Elvira Mancuso (1867–1958) was an Italian writer. She is most well known for her 1906 book Annuzza la maestrina, a semi-autobiographical work depicting the life of women in Sicily. This work, and other writings of Mancuso, have caused some to consider her ante-litteram feminist.

== Biography ==
Elvira was born in Italy in 1867. She was born into a wealthy family; her father was a noted criminal defense lawyer. Elvira began studying literature as part of her traditional, upper-class education; one of her major inspirations was realist writer Giovanni Verga. Between 1890 and 1891 Elvira wrote several articles for the Florence-base magazine Cornelia under two pseudonyms, Lucia Vermanos and Ruggero Torres. Elveria produced her most famous - and only - novel, Annuzza la maestrina, in 1906, also under a pen name. The semi-autobiographical novel concerned the lives of married women in Sicilian society at the turn of the 20th century. The work was deeply critical of the gender inequality present within Sicilian culture, especially when pertaining to the stigmas surrounding women who chose a career (the protagonist of the novel, much like Mancuso herself, decides to forgo a traditional marriage and become a teacher) over marriage and motherhood. Upon its release, the article was well-received, though it would remain relatively obscure until the late 20th century.

Mancuso continued to write after Annuzza, producing several essays related to gender inequality in Italian society. Much of this later criticism was also personally inflected, as it concerned the forced domesticity and rigid lifestyle upper class Sicilian woman were coerced to practice. Elvira also advocated for girls education, though she also lambasted girls primary schools as being only used to train young women for the life Italian society expected them to live.

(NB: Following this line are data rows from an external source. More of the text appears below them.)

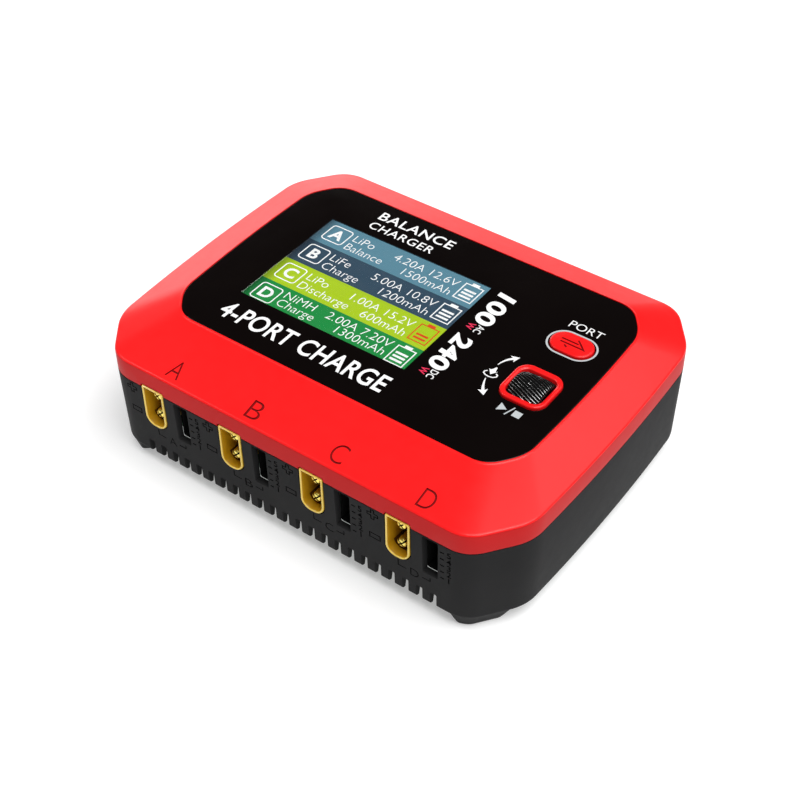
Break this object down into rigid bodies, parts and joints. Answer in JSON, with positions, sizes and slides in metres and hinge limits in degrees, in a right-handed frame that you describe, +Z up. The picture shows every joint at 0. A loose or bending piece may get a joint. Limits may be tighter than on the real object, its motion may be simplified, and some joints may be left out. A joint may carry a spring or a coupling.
{
  "type": "balance battery charger",
  "caption": "Bench charger for model batteries: sloped red cover, colour screen, scroll wheel and button, upright power and balance sockets along the front, inlets and fan behind.",
  "frame": {"origin": "under the middle of the case, at the soles of the feet", "axes": "+X along the front from port A to port D, +Y from the front to the back, +Z up"},
  "size_m": [0.1614, 0.1232, 0.0502],
  "materials": {
    "red_shell": "smooth satin-gloss injection moulding",
    "black_shell": "fine matte moulding texture",
    "window_black": "high gloss, back-printed",
    "foot_rubber": "matte",
    "steel": "plain bright steel",
    "gold_nylon": "semi-gloss moulded nylon",
    "gold_plate": "bright gold plate",
    "black_nylon": "satin moulding",
    "wheel_black": "gloss with fine ridges",
    "ferrite": "moulded epoxy and ferrite",
    "circuit_board": "solder mask",
    "display_glass": "polished display cell",
    "aluminium": "extruded and saw cut",
    "winding_tape": "polyester tape",
    "capacitor_sleeve": "heat-shrink sleeve"
  },
  "bodies": {
    "base": {"top_cover": "red_shell", "display_window": "window_black", "lower_case": "black_shell", "foot_pad_front_left": "foot_rubber", "foot_pad_front_right": "foot_rubber", "foot_pad_back_left": "foot_rubber", "foot_pad_back_right": "foot_rubber", "case_screw_1": "steel", "case_screw_2": "steel", "case_screw_3": "steel", "case_screw_4": "steel", "output_socket_a": "gold_nylon", "output_pin_a_positive": "gold_plate", "output_pin_a_negative": "gold_plate", "balance_socket_a": "black_nylon", "choke_a": "ferrite", "output_socket_b": "gold_nylon", "output_pin_b_positive": "gold_plate", "output_pin_b_negative": "gold_plate", "balance_socket_b": "black_nylon", "choke_b": "ferrite", "output_socket_c": "gold_nylon", "output_pin_c_positive": "gold_plate", "output_pin_c_negative": "gold_plate", "balance_socket_c": "black_nylon", "choke_c": "ferrite", "output_socket_d": "gold_nylon", "output_pin_d_positive": "gold_plate", "output_pin_d_negative": "gold_plate", "balance_socket_d": "black_nylon", "choke_d": "ferrite", "dc_inlet": "gold_nylon", "dc_inlet_pin_positive": "gold_plate", "dc_inlet_pin_negative": "gold_plate", "ac_inlet": "black_nylon", "ac_inlet_pin_1": "steel", "ac_inlet_pin_2": "steel", "port_board": "circuit_board", "main_board": "circuit_board", "control_board": "circuit_board", "lcd_frame": "steel", "lcd_panel": "display_glass", "button_switch": "ferrite", "wheel_bracket": "steel", "wheel_switch": "ferrite", "fan_frame": "black_nylon", "heat_sink": "aluminium", "transformer": "winding_tape", "bulk_capacitor": "capacitor_sleeve"},
    "button": {"port_button": "red_shell", "button_plunger": "black_nylon"},
    "wheel": {"scroll_wheel": "wheel_black"},
    "wheel_carriage": {"wheel_axle": "steel", "wheel_carriage": "black_nylon", "wheel_encoder": "ferrite", "wheel_plunger": "black_nylon"},
    "fan_rotor": {"fan_rotor": "black_nylon"}
  },
  "joints": [
    {"name": "wheel_press", "type": "slide", "parent": "base", "child": "wheel_carriage", "axis": [0, 0, -1], "range_m": [0, 0.0004], "stiffness_N_per_m": 4000},
    {"name": "wheel_turn", "type": "hinge", "parent": "wheel_carriage", "child": "wheel", "pos_m": [0.0514, -0.0036, 0.042], "axis": [1, 0, 0], "continuous": true},
    {"name": "port_button_press", "type": "slide", "parent": "base", "child": "button", "axis": [0, 0, -1], "range_m": [0, 0.0006], "stiffness_N_per_m": 3000},
    {"name": "fan_spin", "type": "hinge", "parent": "base", "child": "fan_rotor", "pos_m": [-0.03, 0.0534, 0.0198], "axis": [0, 1, 0], "continuous": true}
  ]
}
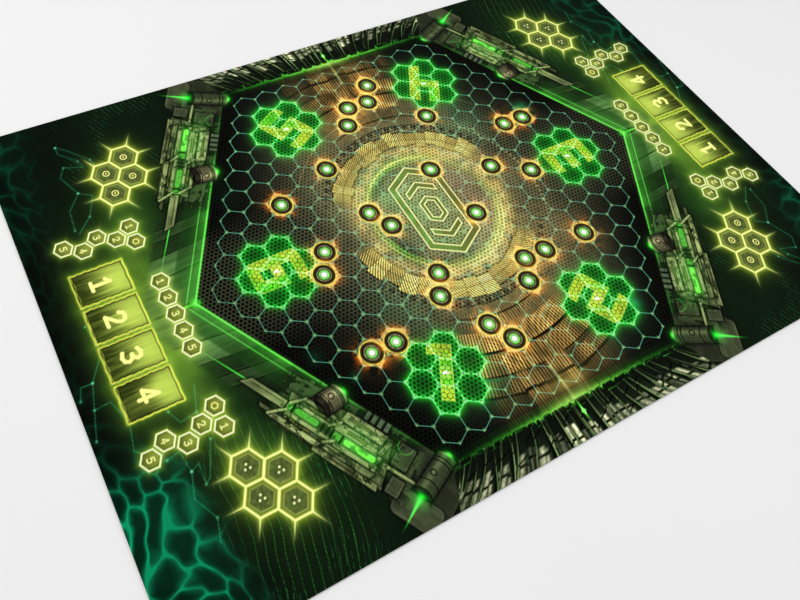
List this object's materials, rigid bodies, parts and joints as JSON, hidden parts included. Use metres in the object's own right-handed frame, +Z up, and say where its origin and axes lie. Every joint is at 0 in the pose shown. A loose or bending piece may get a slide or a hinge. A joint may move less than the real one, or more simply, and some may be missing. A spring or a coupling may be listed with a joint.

Following the rise of Fascism and the accompanying censorship in Italy, Elvira pursued a career as a schoolteacher. She died in 1958.

=== Legacy ===
Much of Mancuso's work, though well-received by coeval critics, was not widely read. In the 1980s, her work accrued additional interest after several prominent Italian authors praised her work. Notably, Sicilian playwright and politician Leonardo Sciascia wrote in a preface to the 1981 reprint of Annuzza la maestrina that "There are many truths in this book that do not age".